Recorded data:

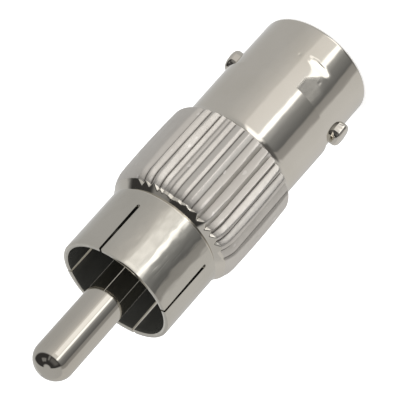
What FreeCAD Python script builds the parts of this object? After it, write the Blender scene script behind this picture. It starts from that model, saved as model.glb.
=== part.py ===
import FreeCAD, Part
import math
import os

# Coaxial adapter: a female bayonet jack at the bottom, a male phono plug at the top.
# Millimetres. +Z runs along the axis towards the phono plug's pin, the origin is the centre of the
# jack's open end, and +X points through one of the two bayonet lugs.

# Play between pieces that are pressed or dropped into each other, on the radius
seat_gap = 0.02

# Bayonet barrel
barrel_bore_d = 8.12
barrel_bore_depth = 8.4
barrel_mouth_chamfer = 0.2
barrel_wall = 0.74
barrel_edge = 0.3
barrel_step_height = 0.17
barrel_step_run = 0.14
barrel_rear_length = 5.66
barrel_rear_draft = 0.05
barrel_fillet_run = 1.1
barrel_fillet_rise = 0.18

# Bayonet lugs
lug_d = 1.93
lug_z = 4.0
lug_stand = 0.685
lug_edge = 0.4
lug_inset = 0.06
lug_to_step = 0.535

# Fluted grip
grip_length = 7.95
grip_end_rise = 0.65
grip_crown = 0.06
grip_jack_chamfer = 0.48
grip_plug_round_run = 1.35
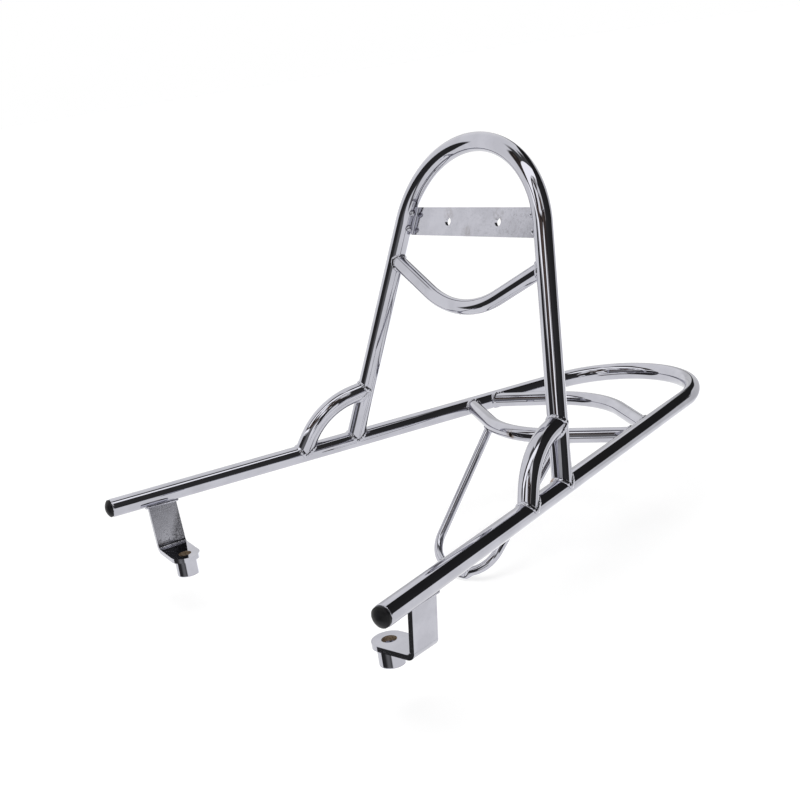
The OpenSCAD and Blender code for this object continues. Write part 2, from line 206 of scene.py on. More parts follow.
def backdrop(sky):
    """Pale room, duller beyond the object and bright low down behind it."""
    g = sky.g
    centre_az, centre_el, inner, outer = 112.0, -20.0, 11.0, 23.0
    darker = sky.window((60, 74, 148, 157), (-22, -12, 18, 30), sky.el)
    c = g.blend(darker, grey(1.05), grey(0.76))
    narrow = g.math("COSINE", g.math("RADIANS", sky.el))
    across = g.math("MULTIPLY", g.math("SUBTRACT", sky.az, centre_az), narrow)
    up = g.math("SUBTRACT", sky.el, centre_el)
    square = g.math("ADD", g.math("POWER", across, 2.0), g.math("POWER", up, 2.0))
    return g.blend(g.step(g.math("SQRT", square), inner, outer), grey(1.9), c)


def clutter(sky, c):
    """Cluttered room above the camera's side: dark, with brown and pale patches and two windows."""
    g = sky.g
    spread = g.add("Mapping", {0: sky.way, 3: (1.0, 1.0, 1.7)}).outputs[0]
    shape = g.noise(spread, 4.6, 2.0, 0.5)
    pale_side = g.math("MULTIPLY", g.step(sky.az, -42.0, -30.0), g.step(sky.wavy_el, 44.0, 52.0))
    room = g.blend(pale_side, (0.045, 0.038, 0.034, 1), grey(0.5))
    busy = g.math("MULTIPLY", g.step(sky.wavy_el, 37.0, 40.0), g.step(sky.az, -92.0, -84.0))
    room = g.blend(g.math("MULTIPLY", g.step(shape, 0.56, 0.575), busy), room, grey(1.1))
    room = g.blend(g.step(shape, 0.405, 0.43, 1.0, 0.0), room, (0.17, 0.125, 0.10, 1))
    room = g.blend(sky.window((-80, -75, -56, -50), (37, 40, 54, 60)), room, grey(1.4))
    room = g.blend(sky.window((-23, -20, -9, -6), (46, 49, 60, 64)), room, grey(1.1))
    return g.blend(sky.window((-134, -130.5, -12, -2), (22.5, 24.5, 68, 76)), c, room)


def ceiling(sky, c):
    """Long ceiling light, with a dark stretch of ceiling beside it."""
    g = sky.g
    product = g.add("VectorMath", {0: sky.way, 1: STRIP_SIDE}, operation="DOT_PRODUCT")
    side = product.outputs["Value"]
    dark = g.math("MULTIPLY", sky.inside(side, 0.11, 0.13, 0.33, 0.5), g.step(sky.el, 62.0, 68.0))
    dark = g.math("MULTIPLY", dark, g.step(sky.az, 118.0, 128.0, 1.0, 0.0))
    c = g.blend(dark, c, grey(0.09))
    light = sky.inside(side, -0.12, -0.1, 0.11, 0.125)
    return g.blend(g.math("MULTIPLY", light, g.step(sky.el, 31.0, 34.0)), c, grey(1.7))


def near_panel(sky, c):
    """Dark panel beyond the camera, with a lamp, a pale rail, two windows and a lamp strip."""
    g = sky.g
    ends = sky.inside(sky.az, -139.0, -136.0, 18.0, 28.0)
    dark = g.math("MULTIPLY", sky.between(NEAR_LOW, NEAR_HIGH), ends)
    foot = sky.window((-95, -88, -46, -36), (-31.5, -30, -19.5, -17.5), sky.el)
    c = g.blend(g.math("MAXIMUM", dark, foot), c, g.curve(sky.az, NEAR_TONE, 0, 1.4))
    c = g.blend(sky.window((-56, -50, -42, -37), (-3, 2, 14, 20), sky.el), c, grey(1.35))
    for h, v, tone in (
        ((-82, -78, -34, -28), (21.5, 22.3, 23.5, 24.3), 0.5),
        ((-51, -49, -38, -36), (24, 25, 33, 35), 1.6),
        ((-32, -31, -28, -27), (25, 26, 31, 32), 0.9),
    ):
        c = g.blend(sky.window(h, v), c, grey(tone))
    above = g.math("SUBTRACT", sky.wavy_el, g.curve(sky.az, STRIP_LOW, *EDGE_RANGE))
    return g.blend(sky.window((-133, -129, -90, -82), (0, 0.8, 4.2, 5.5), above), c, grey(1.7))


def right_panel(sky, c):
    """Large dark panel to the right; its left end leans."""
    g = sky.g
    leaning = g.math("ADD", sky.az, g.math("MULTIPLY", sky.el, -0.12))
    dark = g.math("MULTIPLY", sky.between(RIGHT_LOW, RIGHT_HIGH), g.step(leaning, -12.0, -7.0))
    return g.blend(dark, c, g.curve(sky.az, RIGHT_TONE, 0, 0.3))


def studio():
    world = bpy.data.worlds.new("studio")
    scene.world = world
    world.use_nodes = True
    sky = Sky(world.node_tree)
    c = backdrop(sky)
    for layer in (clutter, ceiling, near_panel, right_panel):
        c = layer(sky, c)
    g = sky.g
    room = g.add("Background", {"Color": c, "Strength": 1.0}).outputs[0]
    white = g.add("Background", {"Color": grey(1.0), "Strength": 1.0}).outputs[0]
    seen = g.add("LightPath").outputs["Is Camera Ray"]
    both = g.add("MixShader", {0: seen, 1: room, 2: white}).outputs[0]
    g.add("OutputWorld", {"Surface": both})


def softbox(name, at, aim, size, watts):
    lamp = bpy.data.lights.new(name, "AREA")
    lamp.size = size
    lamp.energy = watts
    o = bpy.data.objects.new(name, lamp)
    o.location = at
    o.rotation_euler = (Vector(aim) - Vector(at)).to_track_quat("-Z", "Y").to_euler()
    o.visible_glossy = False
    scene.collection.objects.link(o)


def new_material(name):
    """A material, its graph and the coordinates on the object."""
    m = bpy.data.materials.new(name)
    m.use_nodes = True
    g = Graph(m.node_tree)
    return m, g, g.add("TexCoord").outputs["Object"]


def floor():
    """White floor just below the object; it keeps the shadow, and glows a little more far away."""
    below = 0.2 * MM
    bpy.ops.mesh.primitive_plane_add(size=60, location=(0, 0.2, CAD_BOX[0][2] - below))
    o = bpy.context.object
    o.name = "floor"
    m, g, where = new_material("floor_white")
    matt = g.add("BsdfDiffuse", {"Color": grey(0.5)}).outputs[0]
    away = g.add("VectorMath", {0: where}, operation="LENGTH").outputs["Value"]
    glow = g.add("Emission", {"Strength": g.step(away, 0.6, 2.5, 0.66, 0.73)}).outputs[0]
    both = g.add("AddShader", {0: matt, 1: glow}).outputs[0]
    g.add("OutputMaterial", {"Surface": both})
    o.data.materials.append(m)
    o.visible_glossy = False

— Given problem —
Every entry should be printed again exactly as it stands.

— Worked answer —
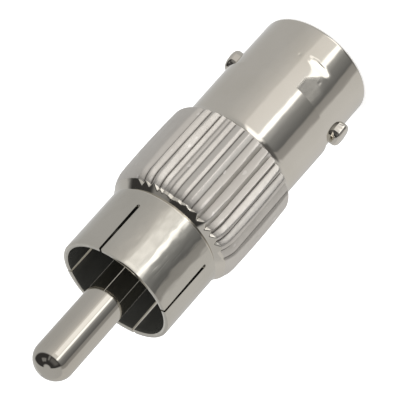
What FreeCAD Python script builds the parts of this object? After it, write the Blender scene script behind this picture. It starts from that model, saved as model.glb.
=== part.py ===
import FreeCAD, Part
import math
import os

# Coaxial adapter: a female bayonet jack at the bottom, a male phono plug at the top.
# Millimetres. +Z runs along the axis towards the phono plug's pin, the origin is the centre of the
# jack's open end, and +X points through one of the two bayonet lugs.

# Play between pieces that are pressed or dropped into each other, on the radius
seat_gap = 0.02

# Bayonet barrel
barrel_bore_d = 8.12
barrel_bore_depth = 8.4
barrel_mouth_chamfer = 0.2
barrel_wall = 0.74
barrel_edge = 0.3
barrel_step_height = 0.17
barrel_step_run = 0.14
barrel_rear_length = 5.66
barrel_rear_draft = 0.05
barrel_fillet_run = 1.1
barrel_fillet_rise = 0.18

# Bayonet lugs
lug_d = 1.93
lug_z = 4.0
lug_stand = 0.685
lug_edge = 0.4
lug_inset = 0.06
lug_to_step = 0.535

# Fluted grip
grip_length = 7.95
grip_end_rise = 0.65
grip_crown = 0.06
grip_jack_chamfer = 0.48
grip_plug_round_run = 1.35
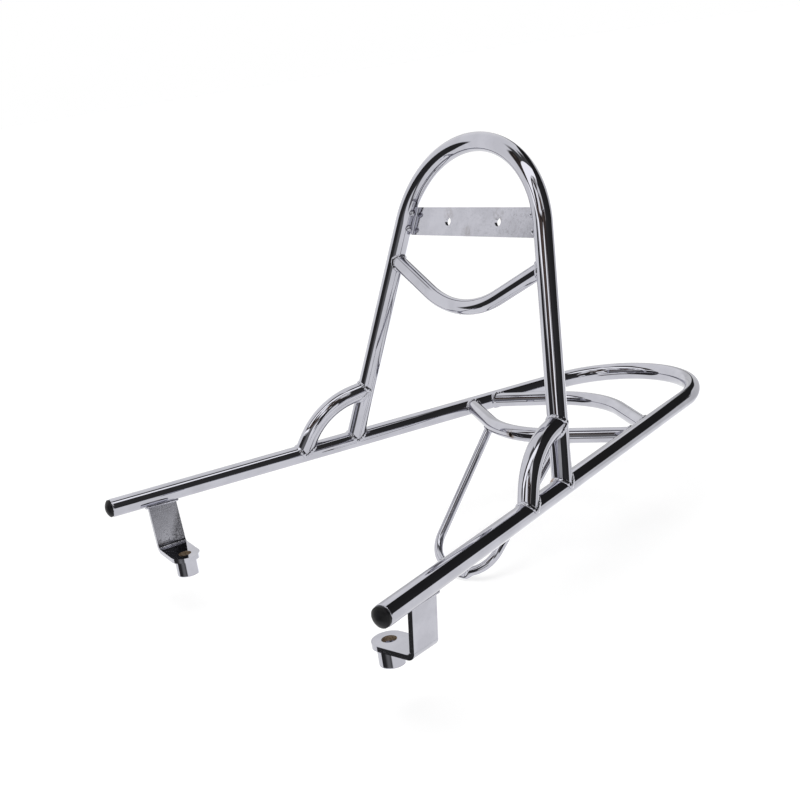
The OpenSCAD and Blender code for this object continues. Write part 2, from line 206 of scene.py on. More parts follow.
def backdrop(sky):
    """Pale room, duller beyond the object and bright low down behind it."""
    g = sky.g
    centre_az, centre_el, inner, outer = 112.0, -20.0, 11.0, 23.0
    darker = sky.window((60, 74, 148, 157), (-22, -12, 18, 30), sky.el)
    c = g.blend(darker, grey(1.05), grey(0.76))
    narrow = g.math("COSINE", g.math("RADIANS", sky.el))
    across = g.math("MULTIPLY", g.math("SUBTRACT", sky.az, centre_az), narrow)
    up = g.math("SUBTRACT", sky.el, centre_el)
    square = g.math("ADD", g.math("POWER", across, 2.0), g.math("POWER", up, 2.0))
    return g.blend(g.step(g.math("SQRT", square), inner, outer), grey(1.9), c)


def clutter(sky, c):
    """Cluttered room above the camera's side: dark, with brown and pale patches and two windows."""
    g = sky.g
    spread = g.add("Mapping", {0: sky.way, 3: (1.0, 1.0, 1.7)}).outputs[0]
    shape = g.noise(spread, 4.6, 2.0, 0.5)
    pale_side = g.math("MULTIPLY", g.step(sky.az, -42.0, -30.0), g.step(sky.wavy_el, 44.0, 52.0))
    room = g.blend(pale_side, (0.045, 0.038, 0.034, 1), grey(0.5))
    busy = g.math("MULTIPLY", g.step(sky.wavy_el, 37.0, 40.0), g.step(sky.az, -92.0, -84.0))
    room = g.blend(g.math("MULTIPLY", g.step(shape, 0.56, 0.575), busy), room, grey(1.1))
    room = g.blend(g.step(shape, 0.405, 0.43, 1.0, 0.0), room, (0.17, 0.125, 0.10, 1))
    room = g.blend(sky.window((-80, -75, -56, -50), (37, 40, 54, 60)), room, grey(1.4))
    room = g.blend(sky.window((-23, -20, -9, -6), (46, 49, 60, 64)), room, grey(1.1))
    return g.blend(sky.window((-134, -130.5, -12, -2), (22.5, 24.5, 68, 76)), c, room)


def ceiling(sky, c):
    """Long ceiling light, with a dark stretch of ceiling beside it."""
    g = sky.g
    product = g.add("VectorMath", {0: sky.way, 1: STRIP_SIDE}, operation="DOT_PRODUCT")
    side = product.outputs["Value"]
    dark = g.math("MULTIPLY", sky.inside(side, 0.11, 0.13, 0.33, 0.5), g.step(sky.el, 62.0, 68.0))
    dark = g.math("MULTIPLY", dark, g.step(sky.az, 118.0, 128.0, 1.0, 0.0))
    c = g.blend(dark, c, grey(0.09))
    light = sky.inside(side, -0.12, -0.1, 0.11, 0.125)
    return g.blend(g.math("MULTIPLY", light, g.step(sky.el, 31.0, 34.0)), c, grey(1.7))


def near_panel(sky, c):
    """Dark panel beyond the camera, with a lamp, a pale rail, two windows and a lamp strip."""
    g = sky.g
    ends = sky.inside(sky.az, -139.0, -136.0, 18.0, 28.0)
    dark = g.math("MULTIPLY", sky.between(NEAR_LOW, NEAR_HIGH), ends)
    foot = sky.window((-95, -88, -46, -36), (-31.5, -30, -19.5, -17.5), sky.el)
    c = g.blend(g.math("MAXIMUM", dark, foot), c, g.curve(sky.az, NEAR_TONE, 0, 1.4))
    c = g.blend(sky.window((-56, -50, -42, -37), (-3, 2, 14, 20), sky.el), c, grey(1.35))
    for h, v, tone in (
        ((-82, -78, -34, -28), (21.5, 22.3, 23.5, 24.3), 0.5),
        ((-51, -49, -38, -36), (24, 25, 33, 35), 1.6),
        ((-32, -31, -28, -27), (25, 26, 31, 32), 0.9),
    ):
        c = g.blend(sky.window(h, v), c, grey(tone))
    above = g.math("SUBTRACT", sky.wavy_el, g.curve(sky.az, STRIP_LOW, *EDGE_RANGE))
    return g.blend(sky.window((-133, -129, -90, -82), (0, 0.8, 4.2, 5.5), above), c, grey(1.7))


def right_panel(sky, c):
    """Large dark panel to the right; its left end leans."""
    g = sky.g
    leaning = g.math("ADD", sky.az, g.math("MULTIPLY", sky.el, -0.12))
    dark = g.math("MULTIPLY", sky.between(RIGHT_LOW, RIGHT_HIGH), g.step(leaning, -12.0, -7.0))
    return g.blend(dark, c, g.curve(sky.az, RIGHT_TONE, 0, 0.3))


def studio():
    world = bpy.data.worlds.new("studio")
    scene.world = world
    world.use_nodes = True
    sky = Sky(world.node_tree)
    c = backdrop(sky)
    for layer in (clutter, ceiling, near_panel, right_panel):
        c = layer(sky, c)
    g = sky.g
    room = g.add("Background", {"Color": c, "Strength": 1.0}).outputs[0]
    white = g.add("Background", {"Color": grey(1.0), "Strength": 1.0}).outputs[0]
    seen = g.add("LightPath").outputs["Is Camera Ray"]
    both = g.add("MixShader", {0: seen, 1: room, 2: white}).outputs[0]
    g.add("OutputWorld", {"Surface": both})


def softbox(name, at, aim, size, watts):
    lamp = bpy.data.lights.new(name, "AREA")
    lamp.size = size
    lamp.energy = watts
    o = bpy.data.objects.new(name, lamp)
    o.location = at
    o.rotation_euler = (Vector(aim) - Vector(at)).to_track_quat("-Z", "Y").to_euler()
    o.visible_glossy = False
    scene.collection.objects.link(o)


def new_material(name):
    """A material, its graph and the coordinates on the object."""
    m = bpy.data.materials.new(name)
    m.use_nodes = True
    g = Graph(m.node_tree)
    return m, g, g.add("TexCoord").outputs["Object"]


def floor():
    """White floor just below the object; it keeps the shadow, and glows a little more far away."""
    below = 0.2 * MM
    bpy.ops.mesh.primitive_plane_add(size=60, location=(0, 0.2, CAD_BOX[0][2] - below))
    o = bpy.context.object
    o.name = "floor"
    m, g, where = new_material("floor_white")
    matt = g.add("BsdfDiffuse", {"Color": grey(0.5)}).outputs[0]
    away = g.add("VectorMath", {0: where}, operation="LENGTH").outputs["Value"]
    glow = g.add("Emission", {"Strength": g.step(away, 0.6, 2.5, 0.66, 0.73)}).outputs[0]
    both = g.add("AddShader", {0: matt, 1: glow}).outputs[0]
    g.add("OutputMaterial", {"Surface": both})
    o.data.materials.append(m)
    o.visible_glossy = False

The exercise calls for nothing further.